▸ **Problem to solve**
Take the data that follows and retype it word for word.

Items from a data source
········

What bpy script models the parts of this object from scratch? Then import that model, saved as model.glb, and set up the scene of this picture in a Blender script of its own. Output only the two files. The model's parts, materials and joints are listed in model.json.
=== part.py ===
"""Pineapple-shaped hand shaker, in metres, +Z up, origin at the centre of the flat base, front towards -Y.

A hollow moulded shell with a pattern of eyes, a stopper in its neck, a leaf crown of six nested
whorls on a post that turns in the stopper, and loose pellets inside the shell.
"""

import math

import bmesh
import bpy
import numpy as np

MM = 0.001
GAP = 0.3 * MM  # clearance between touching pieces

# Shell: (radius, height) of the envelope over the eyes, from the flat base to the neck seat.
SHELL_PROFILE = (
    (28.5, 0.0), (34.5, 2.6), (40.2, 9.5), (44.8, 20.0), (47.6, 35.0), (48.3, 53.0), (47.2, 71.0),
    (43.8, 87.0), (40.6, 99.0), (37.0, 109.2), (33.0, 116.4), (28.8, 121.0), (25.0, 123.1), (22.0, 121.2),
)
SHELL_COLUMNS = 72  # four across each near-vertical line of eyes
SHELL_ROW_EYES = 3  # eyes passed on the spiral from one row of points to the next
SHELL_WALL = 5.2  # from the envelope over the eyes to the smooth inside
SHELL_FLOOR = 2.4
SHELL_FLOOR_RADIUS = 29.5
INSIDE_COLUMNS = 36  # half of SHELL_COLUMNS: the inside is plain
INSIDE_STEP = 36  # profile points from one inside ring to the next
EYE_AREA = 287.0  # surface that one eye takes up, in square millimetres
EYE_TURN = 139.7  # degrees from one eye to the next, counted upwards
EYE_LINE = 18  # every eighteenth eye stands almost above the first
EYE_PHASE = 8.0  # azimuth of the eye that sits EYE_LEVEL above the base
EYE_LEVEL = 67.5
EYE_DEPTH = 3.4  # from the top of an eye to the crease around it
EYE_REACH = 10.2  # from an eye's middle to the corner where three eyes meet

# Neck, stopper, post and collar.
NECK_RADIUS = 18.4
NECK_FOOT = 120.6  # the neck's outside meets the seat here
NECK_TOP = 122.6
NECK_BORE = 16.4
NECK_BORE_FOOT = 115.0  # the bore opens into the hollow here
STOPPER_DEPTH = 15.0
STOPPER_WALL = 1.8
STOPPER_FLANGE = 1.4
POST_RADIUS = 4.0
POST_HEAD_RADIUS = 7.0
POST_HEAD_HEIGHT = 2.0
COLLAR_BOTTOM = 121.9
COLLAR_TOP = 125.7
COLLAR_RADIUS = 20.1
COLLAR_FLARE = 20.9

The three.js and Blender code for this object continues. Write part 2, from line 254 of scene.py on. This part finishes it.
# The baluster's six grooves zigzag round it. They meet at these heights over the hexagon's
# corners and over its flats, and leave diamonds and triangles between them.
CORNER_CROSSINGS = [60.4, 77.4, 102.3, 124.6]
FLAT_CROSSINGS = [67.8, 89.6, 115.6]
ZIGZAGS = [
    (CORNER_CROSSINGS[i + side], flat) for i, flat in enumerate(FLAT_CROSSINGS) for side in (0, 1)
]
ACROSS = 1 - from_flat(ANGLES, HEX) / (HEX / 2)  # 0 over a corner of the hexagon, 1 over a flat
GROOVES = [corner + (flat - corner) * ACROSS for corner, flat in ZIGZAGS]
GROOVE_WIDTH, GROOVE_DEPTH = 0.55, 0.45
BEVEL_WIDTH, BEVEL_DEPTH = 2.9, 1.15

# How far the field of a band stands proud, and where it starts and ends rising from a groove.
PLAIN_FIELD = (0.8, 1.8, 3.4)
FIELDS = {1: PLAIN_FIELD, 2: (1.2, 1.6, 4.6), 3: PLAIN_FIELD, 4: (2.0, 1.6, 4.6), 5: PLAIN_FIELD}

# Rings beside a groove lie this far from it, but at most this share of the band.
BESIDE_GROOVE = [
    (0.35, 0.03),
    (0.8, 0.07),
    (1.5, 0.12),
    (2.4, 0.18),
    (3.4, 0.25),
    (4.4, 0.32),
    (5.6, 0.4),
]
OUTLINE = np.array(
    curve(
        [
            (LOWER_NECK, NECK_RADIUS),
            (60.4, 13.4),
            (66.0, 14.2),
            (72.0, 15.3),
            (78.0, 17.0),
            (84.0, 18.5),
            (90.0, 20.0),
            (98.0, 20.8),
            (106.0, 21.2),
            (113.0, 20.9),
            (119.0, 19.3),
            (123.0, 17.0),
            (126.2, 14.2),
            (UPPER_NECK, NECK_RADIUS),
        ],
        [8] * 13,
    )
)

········

▸ **Task solution**
What bpy script models the parts of this object from scratch? Then import that model, saved as model.glb, and set up the scene of this picture in a Blender script of its own. Output only the two files. The model's parts, materials and joints are listed in model.json.
=== part.py ===
"""Pineapple-shaped hand shaker, in metres, +Z up, origin at the centre of the flat base, front towards -Y.

A hollow moulded shell with a pattern of eyes, a stopper in its neck, a leaf crown of six nested
whorls on a post that turns in the stopper, and loose pellets inside the shell.
"""

import math

import bmesh
import bpy
import numpy as np

MM = 0.001
GAP = 0.3 * MM  # clearance between touching pieces

# Shell: (radius, height) of the envelope over the eyes, from the flat base to the neck seat.
SHELL_PROFILE = (
    (28.5, 0.0), (34.5, 2.6), (40.2, 9.5), (44.8, 20.0), (47.6, 35.0), (48.3, 53.0), (47.2, 71.0),
    (43.8, 87.0), (40.6, 99.0), (37.0, 109.2), (33.0, 116.4), (28.8, 121.0), (25.0, 123.1), (22.0, 121.2),
)
SHELL_COLUMNS = 72  # four across each near-vertical line of eyes
SHELL_ROW_EYES = 3  # eyes passed on the spiral from one row of points to the next
SHELL_WALL = 5.2  # from the envelope over the eyes to the smooth inside
SHELL_FLOOR = 2.4
SHELL_FLOOR_RADIUS = 29.5
INSIDE_COLUMNS = 36  # half of SHELL_COLUMNS: the inside is plain
INSIDE_STEP = 36  # profile points from one inside ring to the next
EYE_AREA = 287.0  # surface that one eye takes up, in square millimetres
EYE_TURN = 139.7  # degrees from one eye to the next, counted upwards
EYE_LINE = 18  # every eighteenth eye stands almost above the first
EYE_PHASE = 8.0  # azimuth of the eye that sits EYE_LEVEL above the base
EYE_LEVEL = 67.5
EYE_DEPTH = 3.4  # from the top of an eye to the crease around it
EYE_REACH = 10.2  # from an eye's middle to the corner where three eyes meet

# Neck, stopper, post and collar.
NECK_RADIUS = 18.4
NECK_FOOT = 120.6  # the neck's outside meets the seat here
NECK_TOP = 122.6
NECK_BORE = 16.4
NECK_BORE_FOOT = 115.0  # the bore opens into the hollow here
STOPPER_DEPTH = 15.0
STOPPER_WALL = 1.8
STOPPER_FLANGE = 1.4
POST_RADIUS = 4.0
POST_HEAD_RADIUS = 7.0
POST_HEAD_HEIGHT = 2.0
COLLAR_BOTTOM = 121.9
COLLAR_TOP = 125.7
COLLAR_RADIUS = 20.1
COLLAR_FLARE = 20.9

The three.js and Blender code for this object continues. Write part 2, from line 254 of scene.py on. This part finishes it.
# The baluster's six grooves zigzag round it. They meet at these heights over the hexagon's
# corners and over its flats, and leave diamonds and triangles between them.
CORNER_CROSSINGS = [60.4, 77.4, 102.3, 124.6]
FLAT_CROSSINGS = [67.8, 89.6, 115.6]
ZIGZAGS = [
    (CORNER_CROSSINGS[i + side], flat) for i, flat in enumerate(FLAT_CROSSINGS) for side in (0, 1)
]
ACROSS = 1 - from_flat(ANGLES, HEX) / (HEX / 2)  # 0 over a corner of the hexagon, 1 over a flat
GROOVES = [corner + (flat - corner) * ACROSS for corner, flat in ZIGZAGS]
GROOVE_WIDTH, GROOVE_DEPTH = 0.55, 0.45
BEVEL_WIDTH, BEVEL_DEPTH = 2.9, 1.15

# How far the field of a band stands proud, and where it starts and ends rising from a groove.
PLAIN_FIELD = (0.8, 1.8, 3.4)
FIELDS = {1: PLAIN_FIELD, 2: (1.2, 1.6, 4.6), 3: PLAIN_FIELD, 4: (2.0, 1.6, 4.6), 5: PLAIN_FIELD}

# Rings beside a groove lie this far from it, but at most this share of the band.
BESIDE_GROOVE = [
    (0.35, 0.03),
    (0.8, 0.07),
    (1.5, 0.12),
    (2.4, 0.18),
    (3.4, 0.25),
    (4.4, 0.32),
    (5.6, 0.4),
]
OUTLINE = np.array(
    curve(
        [
            (LOWER_NECK, NECK_RADIUS),
            (60.4, 13.4),
            (66.0, 14.2),
            (72.0, 15.3),
            (78.0, 17.0),
            (84.0, 18.5),
            (90.0, 20.0),
            (98.0, 20.8),
            (106.0, 21.2),
            (113.0, 20.9),
            (119.0, 19.3),
            (123.0, 17.0),
            (126.2, 14.2),
            (UPPER_NECK, NECK_RADIUS),
        ],
        [8] * 13,
    )
)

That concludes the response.